BOSTON SCIENTIFIC                                         

Boston Scientific scored a perfect 100 on the Disability Equality Index (DEI) in 2021 for the sixth consecutive year. The company understands that achieving excellence requires tapping the untapped talent pool of differently-abled persons and managing workforce diversity.

Here are some concrete steps that Boston Scientific has been taken to ensure its perfect DEI score:

  • Employment partnerships: Boston Scientific is a member of the US Business Leadership Network (USBLN), dedicated to workplace inclusion. This partnership has led to improved comprehension of over 500 regulatory requirements on how to enhance PWDs inclusion in the workplace and at the same time find talent through sourcing partners. 
  • Expanding the talent pool: Boston Scientific partners with various disability services for students with disabilities on university campuses, where they actively recruit talent for their organization.  
  • Reasonable accommodation: The company’s efforts towards inclusion also reflect in its ready access to reasonable accommodations for employees and applicants.                                                


“I would never have imagined in my wildest dreams I would be where I am today. I want to represent to other Muslim women who want to be engineers someday that this is something they can do too,

says Zina Alnoor, Electrical Systems Design Engineer, The Boeing Company. Boeing has made the inclusion of people with disabilities an essential part of company culture.                                      Boeing is a part of  “The Valuable 500”, a global campaign to put disability at the forefront of corporate priorities worldwide. The company has also held the perfect score on the Disability Equality Index five years in a row.       

Here’s what the Boeing leadership is investing in:

  • Creating awareness: One of the ways in which the company ensures its participation is by being an active part of the conversation. From its website and company values, to organising conferences like “Diasbility:IN”, a career networking event for persons with disabilities.
  • Enablement and networking: The company’s commitment to an accessible culture is also illustrated through ongoing investment in professional networks, like the Boeing Employee Ability Awareness Association. 
  • Reasonable accommodations: Like Apple and Boston Scientific, Boeing also ensures that all employees and job applicants with disabilities have access to reasonable accommodations. 

Key Takeaways: 

Daily life for people with disabilities is the same as what the rest of the world experienced during the covid-19 pandemic. The digital divide concerning people with disabilities predates the pandemic.
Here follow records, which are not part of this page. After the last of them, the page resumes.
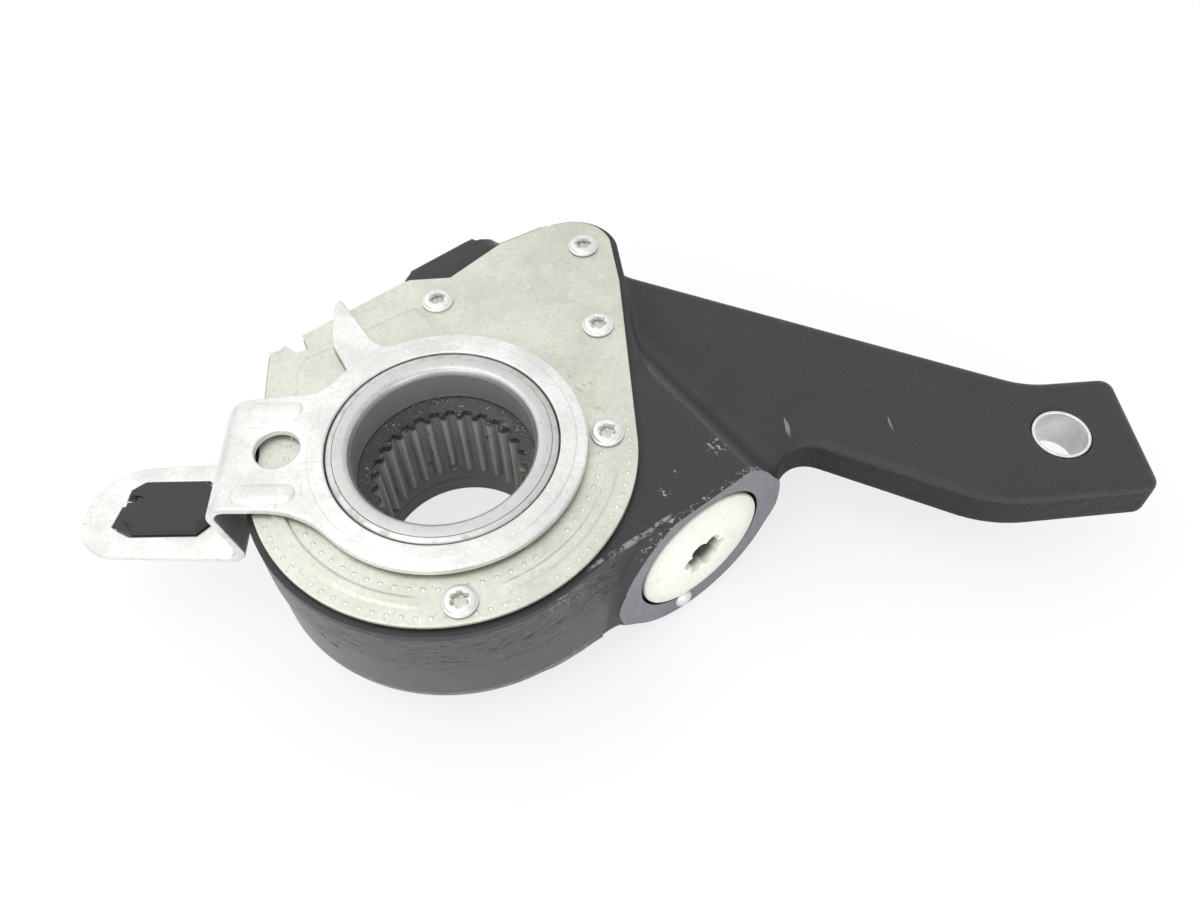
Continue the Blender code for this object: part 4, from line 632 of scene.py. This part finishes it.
def sheet(name, outline, hole_radius, low, thick, height, rows=76, edge=0.28):
    """A stamped sheet between an outline and a round hole. Each column runs from a point of the outline
    straight to the hole's edge; the first and last rows go round the sheet's edges."""
    turn = np.minimum.accumulate(np.unwrap(np.arctan2(outline[:, 1], outline[:, 0])))
    rim = np.stack([np.cos(turn), np.sin(turn)], axis=-1) * hole_radius
    span = np.linalg.norm(rim - outline, axis=1)[:, None]
    share = np.concatenate([[0, 0.3 * edge / 20, edge / 20], np.linspace(1.6 * edge / 20, 1 - 0.02, rows),
                            [1 - edge / 40, 1]])
    lower = np.concatenate([[edge * 0.75], [edge * 0.25, 0], np.zeros(rows), [edge * 0.1, edge * 0.5]])
    flat = outline[:, None] + (rim - outline)[:, None] * share[None, :, None]
    rise = height(flat.reshape(-1, 2)).reshape(flat.shape[:2])
    top = np.concatenate([flat, (low + thick + rise - lower[None])[..., None]], axis=-1)
    under = np.concatenate([flat[:, ::-1][:, ::8], (low + rise[:, ::-1][:, ::8])[..., None]], axis=-1)
    seam = np.concatenate([flat[:, :1], np.full((len(flat), 1, 1), low + 0.1)], axis=-1)
    print(f"{name}: columns {span.min():.0f} to {span.max():.0f} mm long")
    return grid_mesh(name, np.concatenate([top, under, seam], axis=1), True, True, 28)


cover_data = sheet("cover_sheet", even(cover_outline(), 0.45), 28.2, COVER_Z, 1.0, cover_height)

# %% [markdown]
# ### Zinc plate with a passivated tinge
# Plated sheet is neither mirror nor paint: fine spangle, a warm grey-green tinge, faint handling marks, and
# here olive grease that has crept out from under the arm. Two rows of tiny dots follow the round side.

# %% Zinc plate
def zinc(name, tint, shade, dots=False, grease=0.0, rough=0.34, brushed=0.5, metallic=0.8, recess_shade=None):
    """Plated sheet: cloudy tint, grain, handling marks, and on the cover raised dots, lit by a painted highlight,
    and grease. The floor of a socket, where the recess mask is set, is painted dark as shade."""
    made = Finish(name, Metallic=metallic)
    cloud = made.noise(75, 5, 0.65)
    spangle = made.noise(1000, 3, 0.65)
    long_x = made.noise(420, 3, 0.7, (0.12, 2.2, 1)).step(0.58, 0.7)
    long_y = made.noise(380, 3, 0.7, (2.0, 0.16, 1)).step(0.62, 0.72)
    marks = (long_x + long_y).math("MINIMUM", 1.0) * made.noise(60, 2).step(0.4, 0.6)
    colour = layered(
        cloud.step(0.33, 0.67).mix(tint, shade),
        (spangle.step(0.52, 0.72) * 0.6, tuple(0.7 * v for v in shade)),
        (spangle.step(0.42, 0.28) * 0.6, tuple(min(0.95, 1.16 * v) for v in shade)),
        (marks * brushed * 0.5, tuple(0.78 * v for v in tint)))
    height = spangle * 0.55 + made.noise(240, 2) * 0.5 - marks * brushed * 0.6
    if dots:
        for ring_r, count in ((0.0434, 86), (0.0366, 72)):
            wave = (made.angle * (count / (2 * math.pi))).math("FRACT") - 0.5
            dot = (wave.math("ABSOLUTE") * (2 * math.pi * ring_r / count)).step(0.00052, 0.00034)
            dot = dot * (made.radius - ring_r).math("ABSOLUTE").step(0.00048, 0.0003)
            present = made.noise(75, 1).step(0.4, 0.47) * made.y.step(0.012, 0.004)
            height = height + dot * present * 2.6
            # The raised dots' tops are painted lighter: a painted highlight.
            colour = (dot * present * 0.5).mix(colour, (0.92, 0.92, 0.87))
    if grease:
        near = made.radius.band(0.0345, 0.04, 0.0012) * made.angle.band(0.25, 0.8, 0.15)
        spots = made.noise(230, 4, 0.7).step(0.52, 0.64) * near
        drips = made.noise(160, 5, 0.75).step(0.72, 0.78)
        film = (spots * 0.6 + drips * 0.35) * grease
        colour = film.math("MINIMUM", 1.0).mix(colour, (0.42, 0.41, 0.16))
    if recess_shade:
        # Painted shade in a recess: its floor is coloured dark.
        colour = recess_shade(made).mix(colour, spangle.mix((0.05, 0.05, 0.045), (0.22, 0.22, 0.2)))
    made.drive(Base_Color=colour, Roughness=cloud * 0.14 + rough + marks * 0.08)
    return made.bump(height, 0.00006)


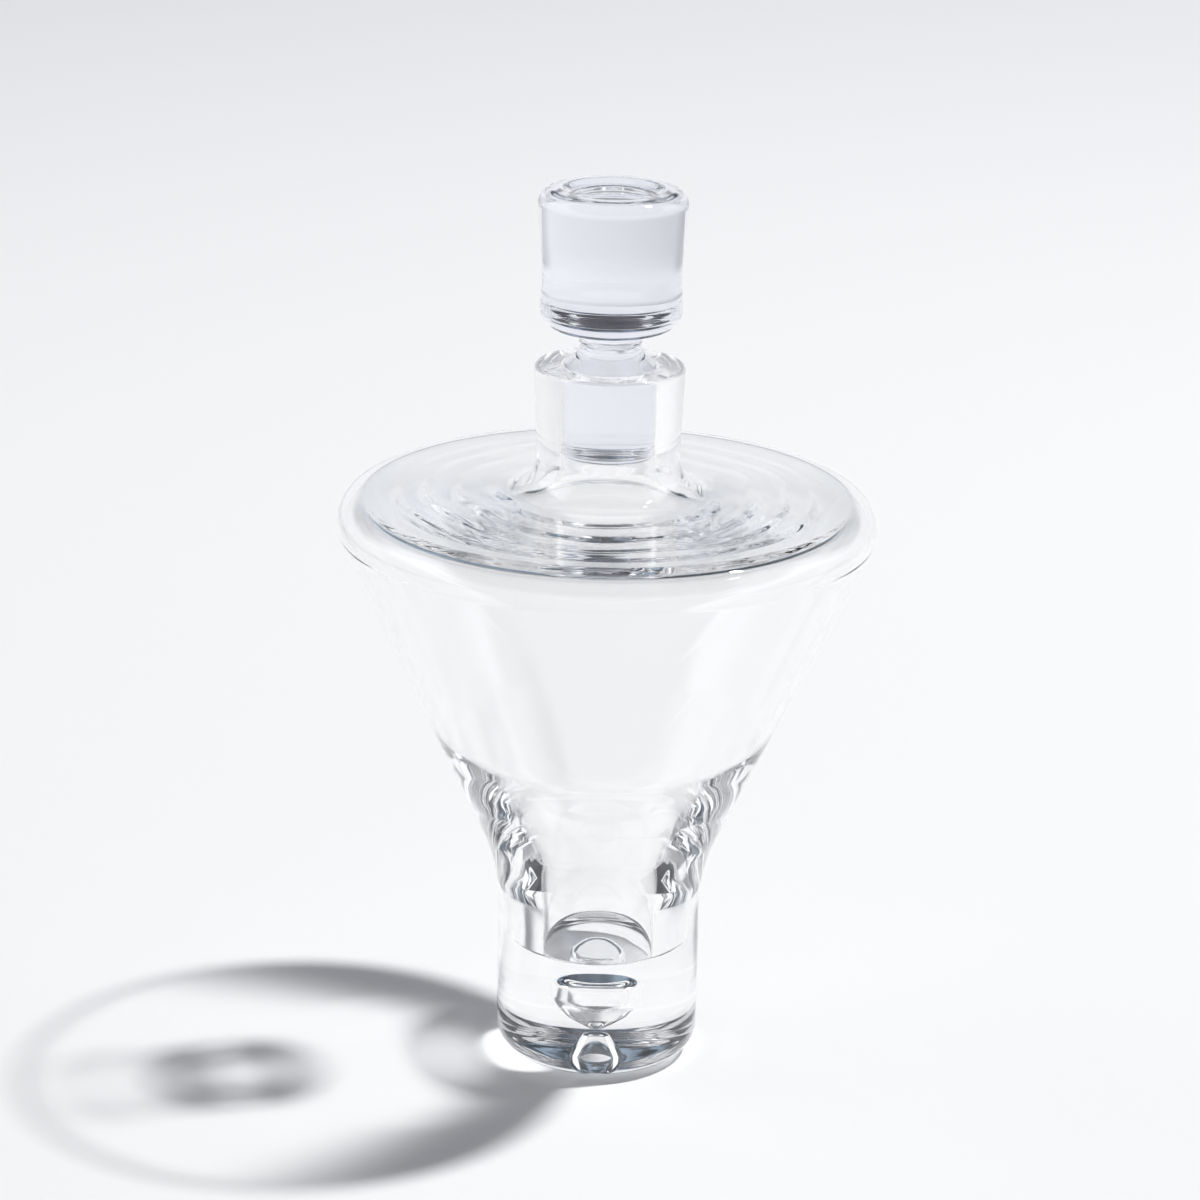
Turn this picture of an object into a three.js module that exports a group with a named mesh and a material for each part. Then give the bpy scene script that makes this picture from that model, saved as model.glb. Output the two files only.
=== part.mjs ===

This challenge cum revolution in the way we work, which took all our jobs and tasks online, has opened new opportunities and pathways for people with disabilities. 

Here are some key strategies being adoptedby  technology giants to achieve optimal workplace inclusion:

  • Business leaders and senior management must openly speak out about disabilities and encourage others to come out and do the same. A firm step by the top management helps cultivate an inclusive work culture.
  • Invest into assistive technology. The integration of enabling tools and assistive technology into the recruitment process, training stages and during actual working is perhaps the best way to bridge this gap. Steps taken by Apple, Microsoft, Boston Scientific, and Google are stellar examples.
  • A significant amount of research shows that investing in raising awareness and education about the value of accessibility helps the culture of inclusion, both ways.
  • Ensuring access to reasonable accommodations for PWDs help integrate them better into the organization and perform optimally from day 1.

Workplace inclusion does not only mean that the employees are allowed to be together; it means that they are genuinely valued. Diverse teams bring value to the organization and enable everyone to achieve diverse dreams and the impossible together. The untapped pools of talent of people with disabilities can serve as a goldmine in the fast-changing remote work culture worldwide.